On the basis of the experiments, power plant components were simulated numerically. Therefore, uncracked models were built in ABAQUS to import them in FRANC3D. In this program quasi-static crack growth simulations were executed starting at a user defined initial crack front. The examined components are a ball-shaped part, a turbine bypass valve and a boiler circulation pump (Fig. 2). Within the scope of this paper, the results for the ball-shaped part are exemplarily presented. There are two relevant positions for crack growth initiation (Fig. 2a). Both were identified from XFEM-simulations on the one hand under constant inner pressure and on the other hand under transient thermal loading (Schulz et al. , 2014). Crack initiation position F results from the inner pressure, while position E follows from transient thermal loading. The simulated scenarios (sc.) contain an emergency shutdown (from 545°C to 50°C) within three minutes as a worst case situation (scenario 1.1). Moreover, the influence of the temperature gradient was investigated by decreasing the temperature from 545°C to 50°C within thirty minutes (scenario 1.2) and decreasing the temperature from 545°C to 300°C also within three minutes (scenario 1.3). The inner pressure of 26.6 MPa was simulated as steady state scenario 2. Superimposed thermal and mechanical loading was also investigated (see (Paarmann and Sander, 2016)).

Initiation position F

a)

b)

c)

Initiation position E

Fig. 2. (a) Model and crack initiation positions in the ball-shaped part; (b) model of the simulated turbine bypass valve; (c) modelled sector of the boiler circulation pump

All simulations started with a semi-circular crack, which had an initial crack depth a 0 = 5 mm.

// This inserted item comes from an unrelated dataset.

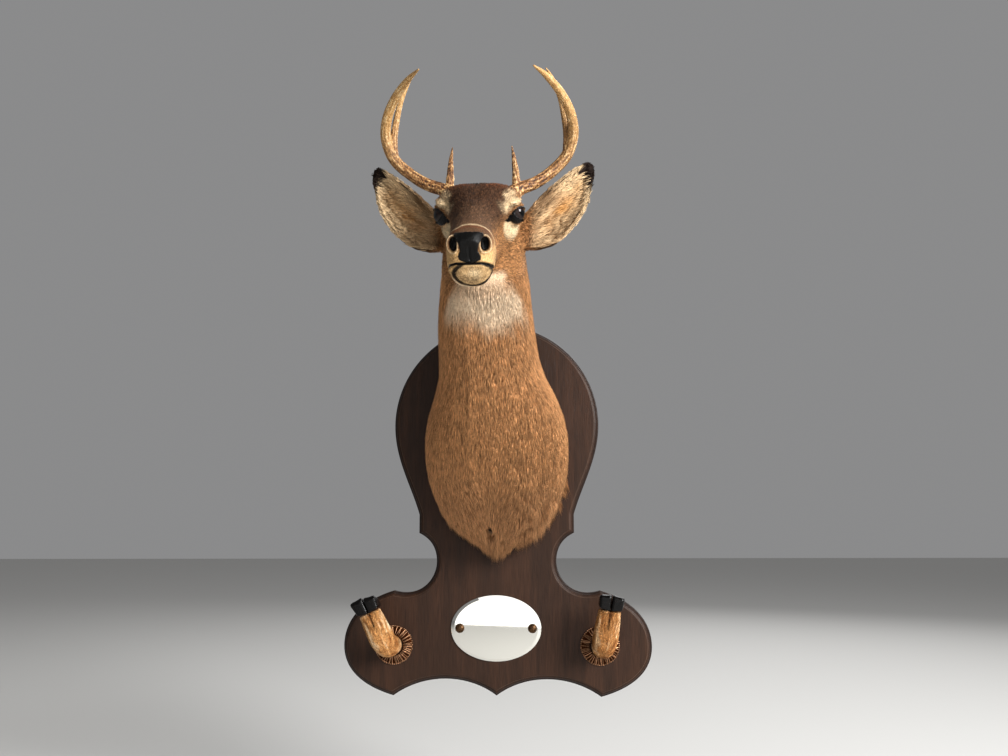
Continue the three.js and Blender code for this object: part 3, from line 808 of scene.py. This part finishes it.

The cyclic stress intensity factors (SIF) were calculated for all scenarios with a stress ratio of R = 0. The investigations on both crack initiation positions lead to similar results. In Fig. 3 the results of pure thermal loadings normalized on scenario 2 are shown for crack initiation position F. It can be recognized that pure mechanical loading (scenario 2) leads to significant smaller stress intensity than pure thermal loading within a short shutdown duration (scenario 1.1 and 1.3). The slight differences between scenario 2 and 1.2 also underline the large influence of the temperature gradient on crack growth. While the SIF of scenario 2 (see (Paarmann and Sander, 2016)) rises, the SIF of thermal influenced scenarios decreases over the progressing crack growth. It originates from a drop of the stresses over the wall thickness due to a decreasing temperature. A comparison of scenario 2 and 1.2 also shows that beginning at a crack depth of about 27 mm the temperature leads at the deepest point of the crack front to smaller SIF than under pure mechanical loading.